Problem to solve → Within the material below, transcribe exactly the lines from the one holding "for group in" through the one holding "obj.matrix_world = Matrix.Identity(4)", keeping both ends and skipping the rest.

Records for this task →
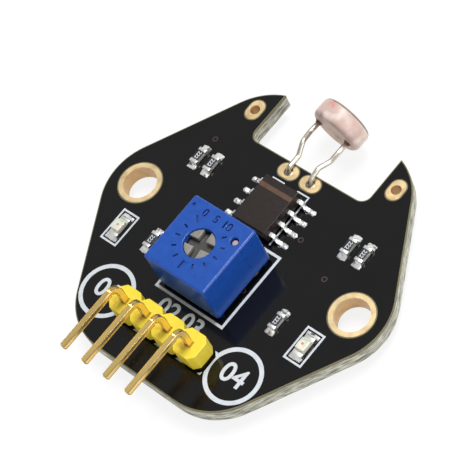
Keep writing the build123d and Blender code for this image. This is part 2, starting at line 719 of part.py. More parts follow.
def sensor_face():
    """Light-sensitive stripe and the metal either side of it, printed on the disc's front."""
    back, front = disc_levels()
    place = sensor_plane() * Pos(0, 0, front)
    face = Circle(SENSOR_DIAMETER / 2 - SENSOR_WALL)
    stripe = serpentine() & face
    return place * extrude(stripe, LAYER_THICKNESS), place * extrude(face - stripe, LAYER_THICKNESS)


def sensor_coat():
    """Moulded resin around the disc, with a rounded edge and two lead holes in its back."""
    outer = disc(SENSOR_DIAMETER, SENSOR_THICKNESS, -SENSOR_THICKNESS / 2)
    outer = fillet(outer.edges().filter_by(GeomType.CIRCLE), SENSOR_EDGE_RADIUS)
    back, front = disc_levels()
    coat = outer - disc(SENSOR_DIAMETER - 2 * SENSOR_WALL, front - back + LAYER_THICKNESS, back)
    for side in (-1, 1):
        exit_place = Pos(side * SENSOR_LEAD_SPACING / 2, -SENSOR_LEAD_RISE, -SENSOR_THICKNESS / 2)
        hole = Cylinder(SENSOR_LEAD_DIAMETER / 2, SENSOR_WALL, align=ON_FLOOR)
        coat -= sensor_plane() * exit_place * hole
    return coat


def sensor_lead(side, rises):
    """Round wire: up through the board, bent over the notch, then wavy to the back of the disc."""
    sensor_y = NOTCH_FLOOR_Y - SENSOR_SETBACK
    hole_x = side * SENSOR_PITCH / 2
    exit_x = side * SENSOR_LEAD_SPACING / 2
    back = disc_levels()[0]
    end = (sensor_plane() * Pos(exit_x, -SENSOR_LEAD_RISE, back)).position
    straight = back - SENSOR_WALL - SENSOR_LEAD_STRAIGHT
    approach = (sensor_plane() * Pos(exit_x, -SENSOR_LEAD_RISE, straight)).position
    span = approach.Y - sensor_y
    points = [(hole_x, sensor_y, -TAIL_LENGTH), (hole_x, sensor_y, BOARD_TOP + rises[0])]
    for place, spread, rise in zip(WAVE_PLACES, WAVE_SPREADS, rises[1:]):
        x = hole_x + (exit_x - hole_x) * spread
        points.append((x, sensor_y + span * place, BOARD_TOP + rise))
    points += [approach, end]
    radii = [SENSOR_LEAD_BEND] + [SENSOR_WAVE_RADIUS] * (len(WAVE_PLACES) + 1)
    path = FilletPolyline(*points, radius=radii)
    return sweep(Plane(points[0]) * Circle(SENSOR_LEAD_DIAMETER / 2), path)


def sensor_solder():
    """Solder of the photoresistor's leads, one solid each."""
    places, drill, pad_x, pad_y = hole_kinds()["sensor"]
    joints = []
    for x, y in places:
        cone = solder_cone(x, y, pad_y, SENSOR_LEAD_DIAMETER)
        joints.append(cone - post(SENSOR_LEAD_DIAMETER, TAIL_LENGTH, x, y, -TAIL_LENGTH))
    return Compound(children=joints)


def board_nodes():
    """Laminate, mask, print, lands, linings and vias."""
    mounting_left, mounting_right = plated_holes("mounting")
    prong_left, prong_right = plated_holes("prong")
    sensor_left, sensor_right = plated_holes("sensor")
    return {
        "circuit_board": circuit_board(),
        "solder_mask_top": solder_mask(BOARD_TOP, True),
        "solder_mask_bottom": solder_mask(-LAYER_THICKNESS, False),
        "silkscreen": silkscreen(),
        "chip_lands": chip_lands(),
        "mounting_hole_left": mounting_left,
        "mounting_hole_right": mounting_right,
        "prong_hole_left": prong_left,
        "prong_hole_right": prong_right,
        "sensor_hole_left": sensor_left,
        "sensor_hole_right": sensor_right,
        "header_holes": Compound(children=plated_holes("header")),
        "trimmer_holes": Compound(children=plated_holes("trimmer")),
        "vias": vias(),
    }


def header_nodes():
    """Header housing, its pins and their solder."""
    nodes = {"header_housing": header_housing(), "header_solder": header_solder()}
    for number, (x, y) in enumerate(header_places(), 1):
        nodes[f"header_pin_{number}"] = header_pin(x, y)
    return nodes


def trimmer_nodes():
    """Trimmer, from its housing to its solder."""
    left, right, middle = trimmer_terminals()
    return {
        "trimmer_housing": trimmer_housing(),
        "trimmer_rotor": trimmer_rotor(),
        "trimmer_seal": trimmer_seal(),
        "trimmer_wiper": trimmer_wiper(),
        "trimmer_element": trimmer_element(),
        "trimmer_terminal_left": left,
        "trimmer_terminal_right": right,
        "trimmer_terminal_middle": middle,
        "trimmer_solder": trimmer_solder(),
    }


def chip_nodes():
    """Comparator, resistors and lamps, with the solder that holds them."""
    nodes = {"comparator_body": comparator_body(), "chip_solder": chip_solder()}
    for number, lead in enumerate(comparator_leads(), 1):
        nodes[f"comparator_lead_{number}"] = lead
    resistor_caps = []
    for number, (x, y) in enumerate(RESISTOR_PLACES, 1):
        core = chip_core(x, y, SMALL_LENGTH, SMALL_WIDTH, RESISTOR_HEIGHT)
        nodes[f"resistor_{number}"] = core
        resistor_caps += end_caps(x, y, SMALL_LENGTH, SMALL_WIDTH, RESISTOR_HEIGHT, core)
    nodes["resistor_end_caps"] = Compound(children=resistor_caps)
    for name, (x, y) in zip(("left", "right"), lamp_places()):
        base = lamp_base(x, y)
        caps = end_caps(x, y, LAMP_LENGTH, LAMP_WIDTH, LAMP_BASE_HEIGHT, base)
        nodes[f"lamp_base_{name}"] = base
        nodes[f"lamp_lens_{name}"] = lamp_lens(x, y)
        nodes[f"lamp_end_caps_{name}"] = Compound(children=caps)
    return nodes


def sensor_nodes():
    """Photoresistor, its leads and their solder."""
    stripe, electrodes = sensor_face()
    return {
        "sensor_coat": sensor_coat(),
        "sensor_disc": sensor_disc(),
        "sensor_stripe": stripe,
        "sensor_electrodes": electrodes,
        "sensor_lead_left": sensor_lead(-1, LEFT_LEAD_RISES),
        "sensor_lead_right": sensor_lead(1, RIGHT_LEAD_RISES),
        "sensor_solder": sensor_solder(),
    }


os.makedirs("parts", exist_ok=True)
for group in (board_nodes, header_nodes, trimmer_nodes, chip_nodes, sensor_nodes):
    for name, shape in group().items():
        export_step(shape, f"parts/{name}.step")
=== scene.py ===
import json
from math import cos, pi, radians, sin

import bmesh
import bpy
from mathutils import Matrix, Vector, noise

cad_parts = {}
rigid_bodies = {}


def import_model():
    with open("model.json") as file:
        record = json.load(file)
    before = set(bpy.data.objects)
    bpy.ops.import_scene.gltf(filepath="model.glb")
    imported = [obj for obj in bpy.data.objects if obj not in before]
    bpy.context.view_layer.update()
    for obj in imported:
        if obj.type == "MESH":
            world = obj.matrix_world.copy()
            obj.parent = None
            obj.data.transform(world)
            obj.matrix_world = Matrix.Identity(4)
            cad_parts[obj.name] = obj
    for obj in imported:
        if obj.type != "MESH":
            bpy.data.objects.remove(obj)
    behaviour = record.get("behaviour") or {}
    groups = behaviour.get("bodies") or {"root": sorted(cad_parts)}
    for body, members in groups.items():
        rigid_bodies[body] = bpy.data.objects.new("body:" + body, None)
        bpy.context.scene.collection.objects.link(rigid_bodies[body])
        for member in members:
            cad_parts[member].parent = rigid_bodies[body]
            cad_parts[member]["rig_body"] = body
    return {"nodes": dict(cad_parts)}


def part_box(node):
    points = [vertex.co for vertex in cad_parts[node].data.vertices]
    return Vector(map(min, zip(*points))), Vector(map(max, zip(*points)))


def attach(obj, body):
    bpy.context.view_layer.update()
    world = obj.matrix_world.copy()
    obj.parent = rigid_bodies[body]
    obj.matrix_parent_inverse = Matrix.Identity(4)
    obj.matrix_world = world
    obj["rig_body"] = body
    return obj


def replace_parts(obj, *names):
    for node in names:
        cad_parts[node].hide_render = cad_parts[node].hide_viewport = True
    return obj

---

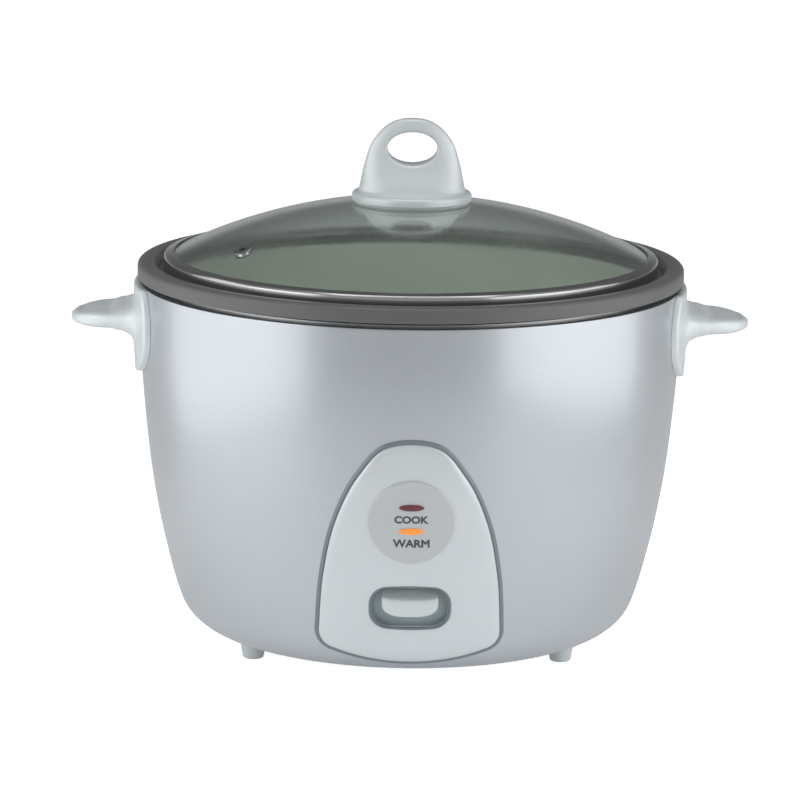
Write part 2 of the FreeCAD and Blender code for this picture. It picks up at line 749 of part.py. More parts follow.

...

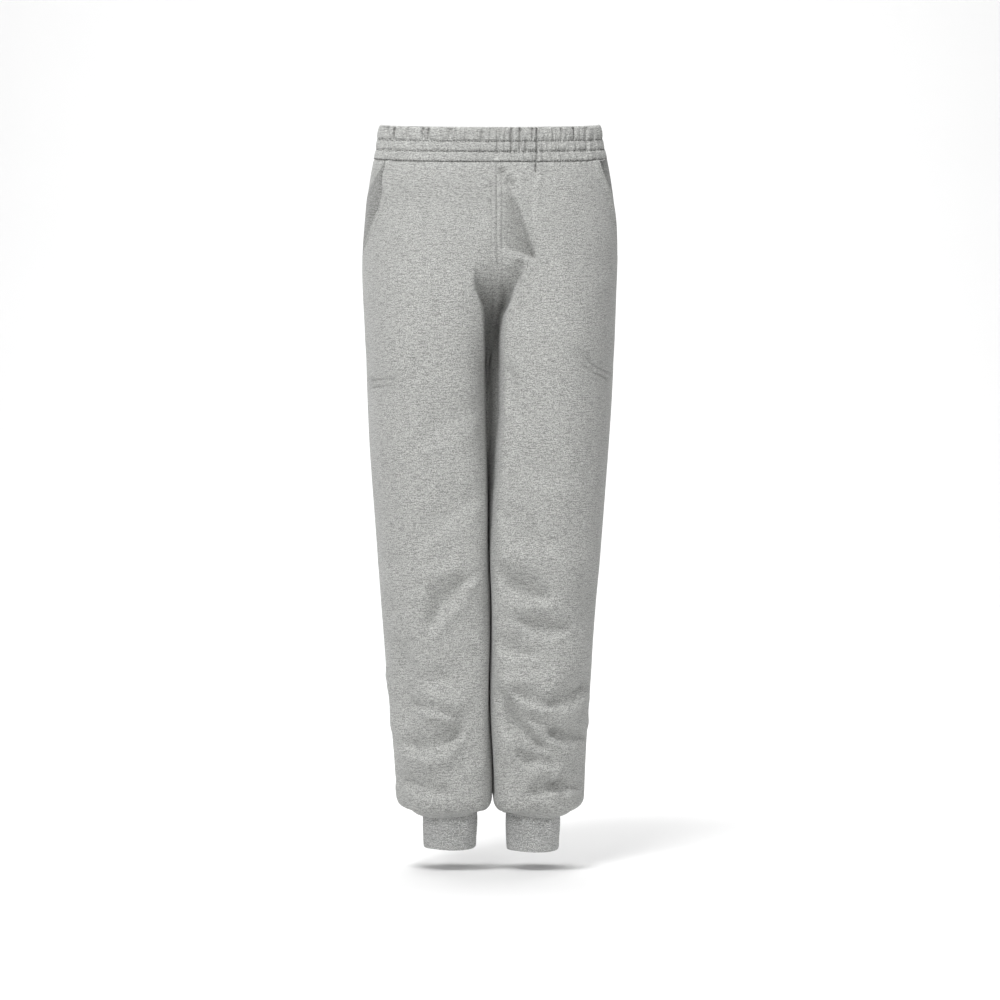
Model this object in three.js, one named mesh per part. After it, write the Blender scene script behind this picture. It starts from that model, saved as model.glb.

Problem solution →
for group in (board_nodes, header_nodes, trimmer_nodes, chip_nodes, sensor_nodes):
    for name, shape in group().items():
        export_step(shape, f"parts/{name}.step")
=== scene.py ===
import json
from math import cos, pi, radians, sin

import bmesh
import bpy
from mathutils import Matrix, Vector, noise

cad_parts = {}
rigid_bodies = {}


def import_model():
    with open("model.json") as file:
        record = json.load(file)
    before = set(bpy.data.objects)
    bpy.ops.import_scene.gltf(filepath="model.glb")
    imported = [obj for obj in bpy.data.objects if obj not in before]
    bpy.context.view_layer.update()
    for obj in imported:
        if obj.type == "MESH":
            world = obj.matrix_world.copy()
            obj.parent = None
            obj.data.transform(world)
            obj.matrix_world = Matrix.Identity(4)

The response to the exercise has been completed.